Small Facilities & Startups: You're Not Forgotten
I get why a small office manager or a new restaurant owner might feel penalized by rush fees. When you're starting out, a $75 fee on a $100 order of paper towels feels disproportionate. The vendors who treated our $200 initial orders for a small boutique office seriously, though, are the ones we still use for $20,000 annual contracts. Small doesn't mean unimportant—it means potential. A good supplier will still help you find a solution, even if it's guiding you to a local stockist for a one-roll emergency fix.

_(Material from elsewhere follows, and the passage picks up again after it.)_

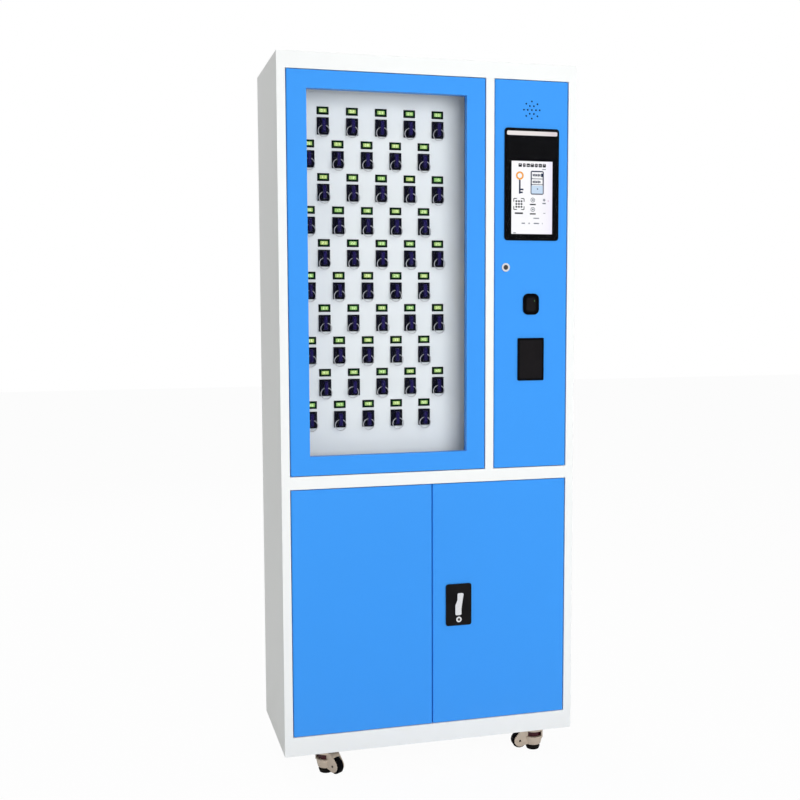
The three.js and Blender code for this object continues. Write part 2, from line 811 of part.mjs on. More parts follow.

The Honest Exceptions & Boundary Conditions
Take this with a grain of salt, as supply chains change, but as of early 2025, here are the limits of this advice:
• Holiday/Weekend Rush: If you discover the shortage at 4 PM on a Friday before a long weekend, your "rush" option might be 3-day shipping for Tuesday. Plan accordingly. The "last-minute" thinking comes from an era before online ordering cutoffs. Today, a 2 PM order might still go out same-day; a 5 PM order almost certainly won't.
• Discontinued Items: If your dispenser is an older GP model and the refill is being phased out, no amount of rush fee will magic it into existence. You're now in a capital project to replace the dispenser, not a supply order. We lost a month once trying to source obsolete refills before admitting defeat and upgrading the units.
• The True Cost: Always ask for the all-in rush cost. Sometimes the "shipping" fee is low, but the product itself is at a premium price for rush processing. Get the total before approving. We didn't have a formal approval chain for this at first. It cost us when a $50 "rush fee" turned into a $150 total upcharge on the invoice.
The goal isn't to never pay for rush service. It's to pay for it strategically, only when the cost of not having the specific Georgia-Pacific refill is objectively higher than the fee. For facility managers, that calculation is your most valuable tool.